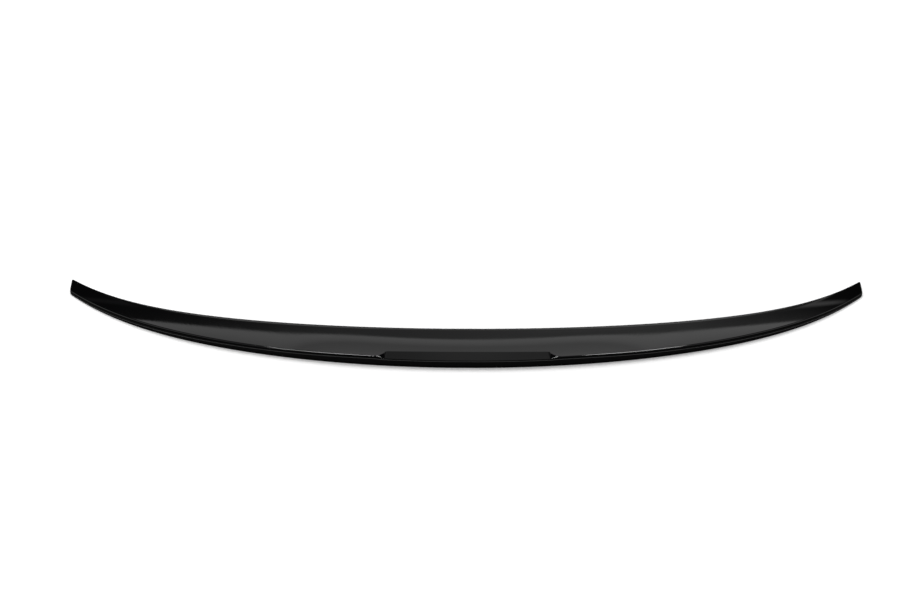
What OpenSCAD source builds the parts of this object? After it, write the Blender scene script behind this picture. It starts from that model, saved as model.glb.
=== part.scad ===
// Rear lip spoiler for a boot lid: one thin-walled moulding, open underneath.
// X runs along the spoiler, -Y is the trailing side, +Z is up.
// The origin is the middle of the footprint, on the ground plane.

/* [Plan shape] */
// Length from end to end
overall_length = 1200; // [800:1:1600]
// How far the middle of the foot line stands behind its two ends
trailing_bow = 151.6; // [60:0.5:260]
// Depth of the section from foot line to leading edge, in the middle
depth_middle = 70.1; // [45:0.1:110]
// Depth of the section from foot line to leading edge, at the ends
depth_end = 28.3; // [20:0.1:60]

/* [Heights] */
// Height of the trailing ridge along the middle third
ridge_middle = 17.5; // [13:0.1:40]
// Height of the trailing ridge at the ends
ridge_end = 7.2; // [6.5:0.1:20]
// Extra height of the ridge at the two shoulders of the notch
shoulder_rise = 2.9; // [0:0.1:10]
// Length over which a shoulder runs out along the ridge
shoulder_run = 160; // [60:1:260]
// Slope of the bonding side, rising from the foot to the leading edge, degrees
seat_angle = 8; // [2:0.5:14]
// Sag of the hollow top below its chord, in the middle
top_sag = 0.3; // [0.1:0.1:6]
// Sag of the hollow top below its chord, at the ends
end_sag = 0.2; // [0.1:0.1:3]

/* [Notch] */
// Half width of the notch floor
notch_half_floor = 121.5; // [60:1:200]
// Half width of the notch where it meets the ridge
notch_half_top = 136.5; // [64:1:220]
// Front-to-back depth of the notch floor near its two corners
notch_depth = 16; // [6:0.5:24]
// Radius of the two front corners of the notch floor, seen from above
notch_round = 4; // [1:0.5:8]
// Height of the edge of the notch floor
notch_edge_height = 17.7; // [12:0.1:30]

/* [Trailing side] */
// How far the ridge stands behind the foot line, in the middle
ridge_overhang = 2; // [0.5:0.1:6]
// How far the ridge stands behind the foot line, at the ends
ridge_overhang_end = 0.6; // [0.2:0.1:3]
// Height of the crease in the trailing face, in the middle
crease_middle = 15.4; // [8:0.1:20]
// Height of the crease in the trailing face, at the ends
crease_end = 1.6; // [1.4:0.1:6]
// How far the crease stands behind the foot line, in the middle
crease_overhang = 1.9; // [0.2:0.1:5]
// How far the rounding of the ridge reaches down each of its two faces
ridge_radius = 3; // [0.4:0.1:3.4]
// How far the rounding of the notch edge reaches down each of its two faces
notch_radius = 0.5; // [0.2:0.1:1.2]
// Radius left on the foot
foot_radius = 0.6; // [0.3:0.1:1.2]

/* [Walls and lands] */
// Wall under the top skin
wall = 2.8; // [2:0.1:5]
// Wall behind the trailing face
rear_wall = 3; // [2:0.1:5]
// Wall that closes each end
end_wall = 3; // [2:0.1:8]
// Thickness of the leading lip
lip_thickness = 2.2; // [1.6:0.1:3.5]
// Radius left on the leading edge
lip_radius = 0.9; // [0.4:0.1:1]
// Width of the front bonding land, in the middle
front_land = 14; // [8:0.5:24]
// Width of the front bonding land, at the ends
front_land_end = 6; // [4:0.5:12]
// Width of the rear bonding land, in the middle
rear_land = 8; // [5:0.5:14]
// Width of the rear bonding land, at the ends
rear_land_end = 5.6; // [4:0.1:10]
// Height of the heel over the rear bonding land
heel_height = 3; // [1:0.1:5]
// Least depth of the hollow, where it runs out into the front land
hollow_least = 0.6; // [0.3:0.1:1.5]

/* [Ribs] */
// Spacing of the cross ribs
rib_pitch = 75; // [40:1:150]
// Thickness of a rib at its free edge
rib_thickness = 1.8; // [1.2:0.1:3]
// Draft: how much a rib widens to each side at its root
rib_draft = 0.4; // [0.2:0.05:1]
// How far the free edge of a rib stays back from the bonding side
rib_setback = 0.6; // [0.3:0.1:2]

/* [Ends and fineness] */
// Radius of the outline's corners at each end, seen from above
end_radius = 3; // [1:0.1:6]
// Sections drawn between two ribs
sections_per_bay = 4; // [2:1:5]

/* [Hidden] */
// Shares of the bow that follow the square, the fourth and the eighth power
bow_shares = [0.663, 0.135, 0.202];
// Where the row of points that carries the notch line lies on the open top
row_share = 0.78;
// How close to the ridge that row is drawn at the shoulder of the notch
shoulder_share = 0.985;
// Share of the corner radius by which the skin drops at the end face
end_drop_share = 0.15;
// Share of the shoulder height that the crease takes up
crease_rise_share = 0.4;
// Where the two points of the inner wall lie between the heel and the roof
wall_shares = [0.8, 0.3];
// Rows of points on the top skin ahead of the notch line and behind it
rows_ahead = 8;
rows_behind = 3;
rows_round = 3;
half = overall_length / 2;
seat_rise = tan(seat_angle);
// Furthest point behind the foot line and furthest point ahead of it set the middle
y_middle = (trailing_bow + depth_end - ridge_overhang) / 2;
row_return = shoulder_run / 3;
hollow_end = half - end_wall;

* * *

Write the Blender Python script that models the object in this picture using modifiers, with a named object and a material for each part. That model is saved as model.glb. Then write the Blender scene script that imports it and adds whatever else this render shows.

● Your task:
Give again the run of lines that opens at the line with "What OpenSCAD source" and closes at the line with "depth_end = 28.3; // [20:0.1:60]", exactly, and only that run.

● Expected output:
What OpenSCAD source builds the parts of this object? After it, write the Blender scene script behind this picture. It starts from that model, saved as model.glb.
=== part.scad ===
// Rear lip spoiler for a boot lid: one thin-walled moulding, open underneath.
// X runs along the spoiler, -Y is the trailing side, +Z is up.
// The origin is the middle of the footprint, on the ground plane.

/* [Plan shape] */
// Length from end to end
overall_length = 1200; // [800:1:1600]
// How far the middle of the foot line stands behind its two ends
trailing_bow = 151.6; // [60:0.5:260]
// Depth of the section from foot line to leading edge, in the middle
depth_middle = 70.1; // [45:0.1:110]
// Depth of the section from foot line to leading edge, at the ends
depth_end = 28.3; // [20:0.1:60]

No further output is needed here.